On 24 November 2022, the Commercial Court of Lille ordered Axa XL, an American subsidiary of Axa, to compensate Promod.
Validation of the « Impossibility of access » clause

The women’s clothing retailer took legal action against its insurer after the latter refused to compensate them for business losses suffered during successive periods of lockdown. Axa XL argued, in particular, that the conditions for the application of the business interruption cover had not been met. In order to reject this argument, the judges conducted a two-stage reasoning : they first admitted that the conditions necessary for the mobilisation of the basic business interruption cover were not indeed met, since there was no material damage. However, the “impossibility of access” warranty extension signed between Promod and its insurer, which added an impossibility of access/administrative constraints warranty to the contract, was deemed valid by the court.

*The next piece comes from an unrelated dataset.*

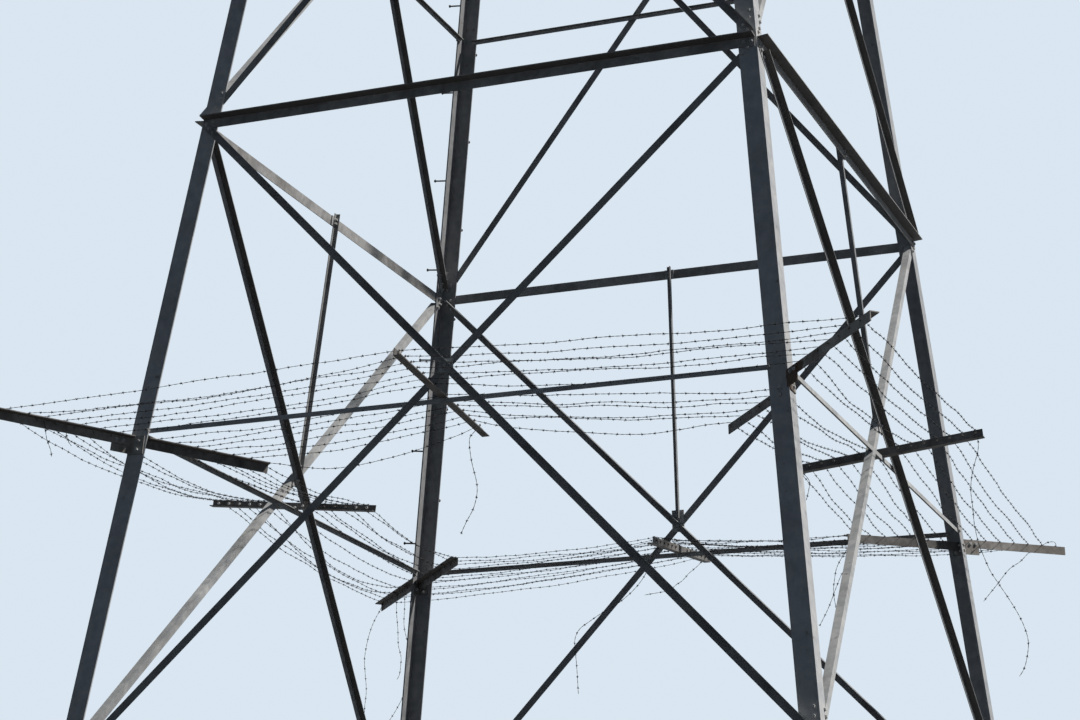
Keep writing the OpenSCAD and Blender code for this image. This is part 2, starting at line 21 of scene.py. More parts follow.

In other words, the business interruption cover taken out by Promod, thanks to the extended warranty, is not subject to the occurrence of material damage. “This extension of cover, which does not presuppose material damage, is similar to the one that pitted Kookaï against Allianz on 30 September 2021,” said Jérôme Goy, Promod’s lawyer in the case.

This conviction will allow Promod to obtain compensation of up to 5 million per claim, i.e. compensation for each brand affected, primarily Promod in France. “This extended warranty clause is a risk for insurance companies, especially as it is particularly widespread in the trade sectors and is the subject of many riders“, warns Jérôme Goy, before indicating that Axa XL has appealed against this judgment.